Output the material beneath exactly, leaving nothing out.

-------- STORED DATA

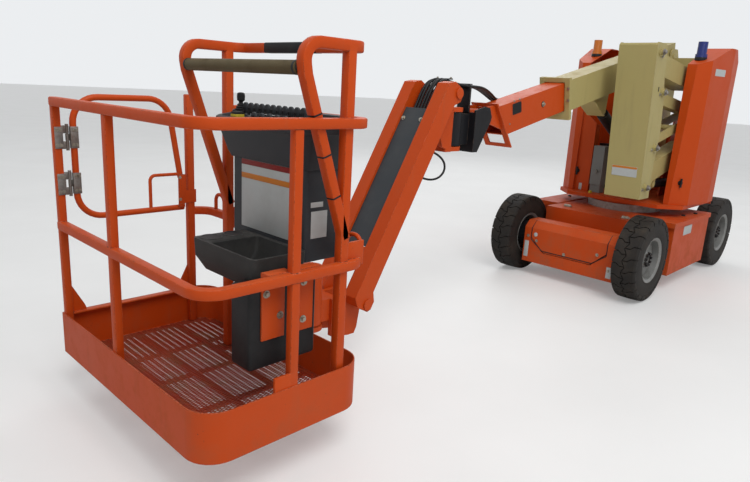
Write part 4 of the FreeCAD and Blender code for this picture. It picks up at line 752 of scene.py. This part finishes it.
plates("right_hood_plate", pale_plate, "hood_right", (172.5, 174.6, -358, -330, 655, 715, 0.4))
yellow = surface("yellow_marks", None, moulded, (0.62, 0.46, 0.03), Grime=0.35, bump=0.00005)
cap = bmesh.new()
turned(cap, (236, -215, 649.5), "z", [(0, 15), (14, 15), (20, 11), (21, 0)], 24)
piece("filler_cap", cap, yellow, "turntable")

# Tower. Cream box-section arms and links between two uprights, on steel pins held by keeper bolts, and
# lifted by a chromed rod in a black barrel.
CREAM = (0.440, 0.370, 0.150)
cream = surface("cream_paint", "cream_paint", worn_paint, CREAM, Chips=0.20, Grime=0.30, Fade=0.12,
                Bare=(0.20, 0.12, 0.06, 1), Dust=(0.16, 0.13, 0.08, 1))
chrome = surface("chrome_rod", "chrome_rod", bare_metal, (0.62, 0.62, 0.62), Rust=0.04, Shine=0.08,
                 metallic=1.0, bump=0.00002)
dress(cream, "mid_upright", "top_upright", "lower_arm", "upper_arm", "lower_link", "upper_link", "boom_base")
dress(black_steel, "tower_cylinder_barrel", "boom_cylinder_barrel")
dress(chrome, "tower_cylinder_rod", "boom_cylinder_rod")
pins = bmesh.new()
for x, z in ((882, 1796), (739, 1527), (720, 1129), (777, 837)):
    turned(pins, (x, 471, z), "y", [(0, 22), (7, 22), (7, 13), (17, 13), (20, 10), (20, 0)], 24)
piece("tower_pins", pins, bare_steel, "mid_upright")
bolts("keeper_bolts", "mid_upright", [(x + 44, 450, z - 14, "+y", 14) for x, z in ((720, 1129), (777, 837))]
      + [(840, 450, 1770, "+y", 14), (778, 450, 1512, "+y", 14)])
sign = bmesh.new()
prism(sign, [(868.3, 986), (870.9, 986), (863.2, 910), (860.6, 910)], "y", 222, 410, 0.4)
piece("tower_plate", sign, pale_plate, "mid_upright")
orange_band = surface("orange_bands", None, moulded, (0.62, 0.20, 0.02), Grime=0.4, bump=0.00005)
bands = bmesh.new()
prism(bands, [(869.0, 984.5), (871.4, 984.5), (869.9, 969.5), (867.5, 969.5)], "y", 223.5, 408.5, 0.3)
piece("tower_plate_header", bands, orange_band, "mid_upright")
# A thin black plate painted in as the shade inside a slot in the upright's side.
plates("tower_slot_shade", black_rubber_and_shade, "mid_upright", (811, 823, 449, 450.6, 1530, 1562, 3))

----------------

(WRITTEN SOLUTION)
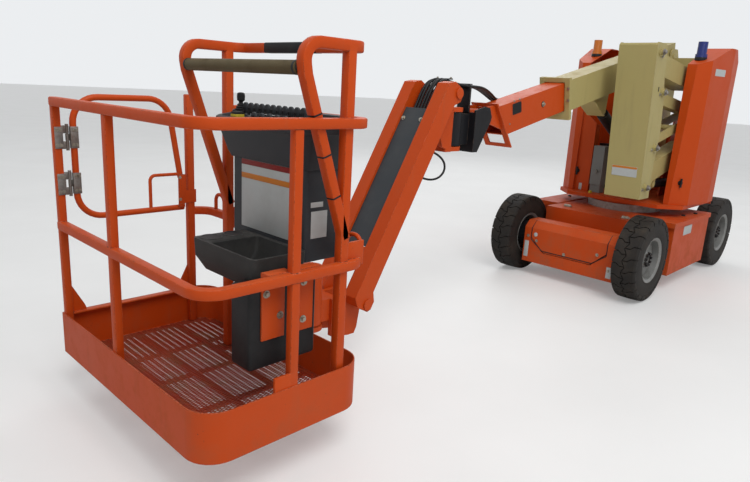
Write part 4 of the FreeCAD and Blender code for this picture. It picks up at line 752 of scene.py. This part finishes it.
plates("right_hood_plate", pale_plate, "hood_right", (172.5, 174.6, -358, -330, 655, 715, 0.4))
yellow = surface("yellow_marks", None, moulded, (0.62, 0.46, 0.03), Grime=0.35, bump=0.00005)
cap = bmesh.new()
turned(cap, (236, -215, 649.5), "z", [(0, 15), (14, 15), (20, 11), (21, 0)], 24)
piece("filler_cap", cap, yellow, "turntable")

# Tower. Cream box-section arms and links between two uprights, on steel pins held by keeper bolts, and
# lifted by a chromed rod in a black barrel.
CREAM = (0.440, 0.370, 0.150)
cream = surface("cream_paint", "cream_paint", worn_paint, CREAM, Chips=0.20, Grime=0.30, Fade=0.12,
                Bare=(0.20, 0.12, 0.06, 1), Dust=(0.16, 0.13, 0.08, 1))
chrome = surface("chrome_rod", "chrome_rod", bare_metal, (0.62, 0.62, 0.62), Rust=0.04, Shine=0.08,
                 metallic=1.0, bump=0.00002)
dress(cream, "mid_upright", "top_upright", "lower_arm", "upper_arm", "lower_link", "upper_link", "boom_base")
dress(black_steel, "tower_cylinder_barrel", "boom_cylinder_barrel")
dress(chrome, "tower_cylinder_rod", "boom_cylinder_rod")
pins = bmesh.new()
for x, z in ((882, 1796), (739, 1527), (720, 1129), (777, 837)):
    turned(pins, (x, 471, z), "y", [(0, 22), (7, 22), (7, 13), (17, 13), (20, 10), (20, 0)], 24)
piece("tower_pins", pins, bare_steel, "mid_upright")
bolts("keeper_bolts", "mid_upright", [(x + 44, 450, z - 14, "+y", 14) for x, z in ((720, 1129), (777, 837))]
      + [(840, 450, 1770, "+y", 14), (778, 450, 1512, "+y", 14)])
sign = bmesh.new()
prism(sign, [(868.3, 986), (870.9, 986), (863.2, 910), (860.6, 910)], "y", 222, 410, 0.4)
piece("tower_plate", sign, pale_plate, "mid_upright")
orange_band = surface("orange_bands", None, moulded, (0.62, 0.20, 0.02), Grime=0.4, bump=0.00005)
bands = bmesh.new()
prism(bands, [(869.0, 984.5), (871.4, 984.5), (869.9, 969.5), (867.5, 969.5)], "y", 223.5, 408.5, 0.3)
piece("tower_plate_header", bands, orange_band, "mid_upright")
# A thin black plate painted in as the shade inside a slot in the upright's side.
plates("tower_slot_shade", black_rubber_and_shade, "mid_upright", (811, 823, 449, 450.6, 1530, 1562, 3))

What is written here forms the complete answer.